Michael Chabon in his fascinating collection of essays, Maps and Legends, talks about the dangers involved in creating characters. To make them live, you must confront your fears, reveal deeply hidden secrets, tell the truth. Here, Hosseini views his characters from a distance, moving them around like chesspieces on a board, never truly getting inside their heads.

Of some interest are the details of daily life in Herat and Kabul. However, since the two women spend most of their time imprisoned in the house, such details are few and far between. I'm at a loss to understand why so many people liked this book so much. Maybe if I had known nothing about spousal abuse or the lives of women in fundamentalist societies, I would have found the book more interesting.

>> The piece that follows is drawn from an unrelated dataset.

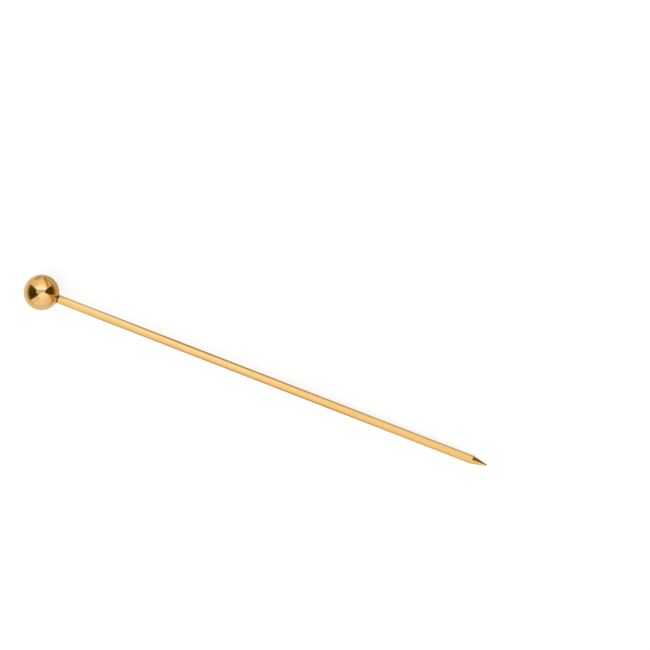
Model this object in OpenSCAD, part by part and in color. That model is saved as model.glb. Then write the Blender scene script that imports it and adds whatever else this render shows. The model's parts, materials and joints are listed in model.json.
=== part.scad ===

On the other hand, perhaps I am expecting too much, wanting literary substance in a popular novel. But the best book they'd read all year? Oh well. This is not the first time that high expectations have ruined a novel for me.

Best books of 2008

These are the top twelve best books I read in 2008. If I blogged about the book, then I’ve noted the date when I posted the review; please check the archive for a fuller discussion of the book.

1. Invisible Cities, by Italo Calvino
8 September 08
Indescribable. You just have to experience it.

2. Averno, by Louise Gluck
Gluck’s lyric meditations on death, often using the myth of Persephone as a way in; deceptively simple language that strikes to the core, the beauty of the natural world, solace and despair commingled. Still too close to these poems to blog about them.

3. The Three-Cornered World (Kusa Makura), by Natsume Soseki
22 September 08
An artist visits a remote mountain resort out of season; beautiful descriptions, thoughtful—and sometimes funny—discussions about life and art. Is solitude necessary for immersion in your art? Is distance necessary for aesthetic appreciation of life?

4. The Suspicions of Mr. Whicher, by Kate Summerscale
8 December 08
Fascinating account of a true crime investigation by one of Scotland Yard's first detectives, with illuminating social context about Victorian England.

5. The Book of Ebenezer Le Page, by G.B. Edwards
31 March 08
Fictional first-person narrative of life on Guernsey in the beginning of the 20th century; a character and a voice that stay with you.

6. The Lost Upland, by W.S. Merwin
12 May 08
Three stories set in the rural uplands of France with their limestone outcroppings, sheep pastures, and vineyards; gorgeous language, flawed and funny characters, the sadness of an ancient way of life disappearing.

7. The Gathering, by Anne Enright
13 October 08
A peculiarly affecting story of an Irish family; fiction rarely feels this real.

8. The Untouchable, by John Banville
11 February 08
Fictional retelling of the story of Anthony Blunt, one of the Cambridge spies; devotion, betrayal, the quest for authenticity—it's all here.

9. True Confessions, by John Gregory Dunne
A classic crime story—can't imagine why I'd never read it before; it has the qualities that later made Chinatown such a great film.

10. After, by Marita Golden
Will change the way you think about race, cities, police. One of the most honest books I've ever read. Just as good on this second read for my book club.

11. The Lighthouse, by P.D. James
2 June 08
Further investigations by Commander Dalgleish, this time on a small island off the coast of Cornwall that has been turned into an exclusive resort; an intelligent read, with allusions to lighthouses and small islands to delight the reader.

12. The Darling, by Russell Banks
A woman's life, from Weather Underground to Liberia to a farm in upstate NY; I especially appreciated the parts set in Liberia and the understanding of its past and complex present that I gained from this book.